Task instructions
Return only the lines from the top of the material through the line marked by "display faces -Y.", unaltered.

Information supplied
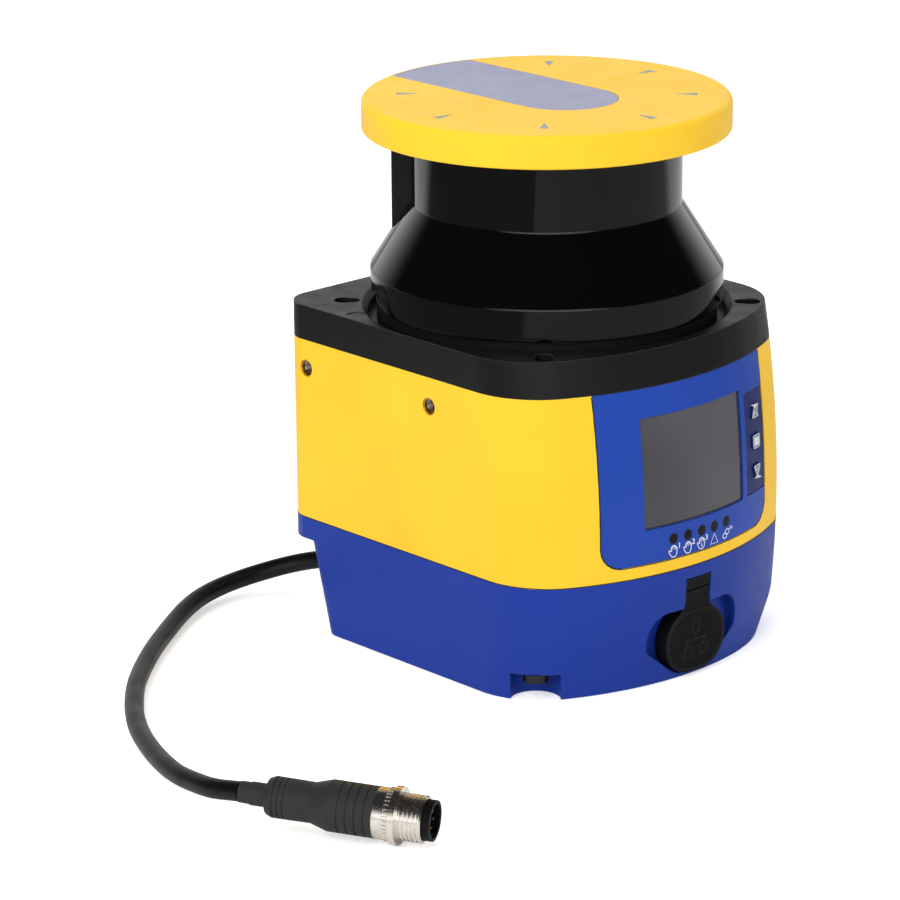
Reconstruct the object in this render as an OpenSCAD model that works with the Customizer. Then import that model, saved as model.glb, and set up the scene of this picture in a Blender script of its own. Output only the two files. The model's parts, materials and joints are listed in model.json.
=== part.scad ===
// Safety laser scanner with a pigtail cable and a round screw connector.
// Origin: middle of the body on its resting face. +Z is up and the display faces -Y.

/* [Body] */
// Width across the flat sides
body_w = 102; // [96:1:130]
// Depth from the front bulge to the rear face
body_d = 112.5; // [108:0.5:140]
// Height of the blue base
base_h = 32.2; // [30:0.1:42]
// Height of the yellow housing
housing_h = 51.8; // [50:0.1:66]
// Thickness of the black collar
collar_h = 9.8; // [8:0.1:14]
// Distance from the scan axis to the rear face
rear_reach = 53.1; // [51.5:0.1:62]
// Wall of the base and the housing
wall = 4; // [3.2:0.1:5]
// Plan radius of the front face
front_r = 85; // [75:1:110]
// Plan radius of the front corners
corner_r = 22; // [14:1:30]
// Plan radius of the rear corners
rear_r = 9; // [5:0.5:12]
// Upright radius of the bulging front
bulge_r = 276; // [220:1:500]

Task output
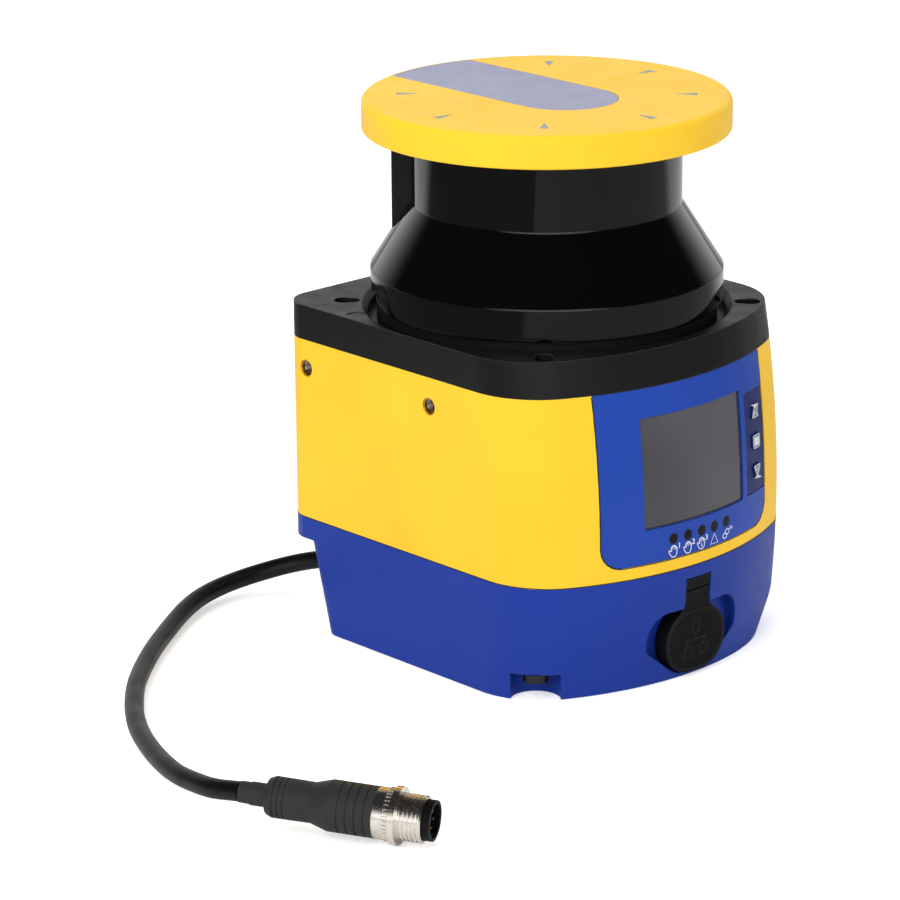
Reconstruct the object in this render as an OpenSCAD model that works with the Customizer. Then import that model, saved as model.glb, and set up the scene of this picture in a Blender script of its own. Output only the two files. The model's parts, materials and joints are listed in model.json.
=== part.scad ===
// Safety laser scanner with a pigtail cable and a round screw connector.
// Origin: middle of the body on its resting face. +Z is up and the display faces -Y.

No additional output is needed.